From 12m depth, we have a high seismic potential silt and sandstone

Ahvaz can be categorized in medium earthquake risk, P.G.A. = 0.25

The area moisture content is drop down from -9.5 (22.5 to 17.5)

Factor of safety for liquefaction is 0.4in. – 20.7m (it can be so dangerous)

Average F.S. = 0.6, anyway liquefaction can be potential problem

The problem is that we cannot make any vibration due to problems that may happen to adjacent buildings. So the contractor is looking for any innovative improvement methods that don’t need vibration and also is less costly and more rapid than the conventional cement grouting methods available here.

Level 1, question 14

Attached photos are of a multilayered expansion joint, the outer layer photos show cracking in the EPDM outer layer and I would like to have your opinion on the crack mechanism. The joint is exposed to direct sunlight where temperatures can reach 122°F in the shade. This joint has been in service for 3 years or so and has some stress due to lateral misalignment of the mating flanges.

To me it looks like UV damage but I believe EPDM is not prone to damage from this route. Could it be misalignment stresses alone or a mixture of the U.V. and mechanical stress?

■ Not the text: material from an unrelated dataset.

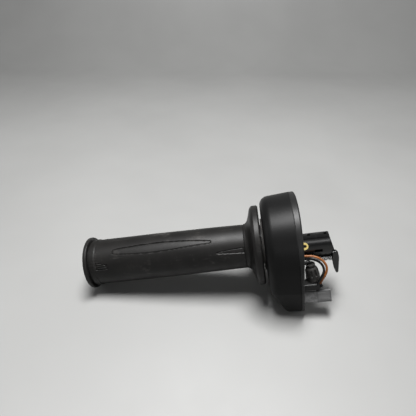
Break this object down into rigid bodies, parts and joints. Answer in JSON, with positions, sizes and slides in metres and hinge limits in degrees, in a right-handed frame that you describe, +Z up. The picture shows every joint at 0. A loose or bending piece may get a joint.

Is this cracking atypical for EPDM? How is this likely to progress with time?

Summary and commentary

This article has attempted to let the readers know of the GMA Techline’s existence and some of the demographics and questions involved to date. A venture such as the worldwide solicitation of geosynthetic questions is bound to result in a fantastic array of inquiries, which has indeed happened. We have tried to be impartial and accurate in our answers and if this is not the case, please advise accordingly. Attempts will be made to correct the situation, even as far as correcting answers that may have had an unrecognized bias. However, the overall goal of providing the correct information regarding geosynthetics has been achieved to date. We look forward to the ongoing use of this service.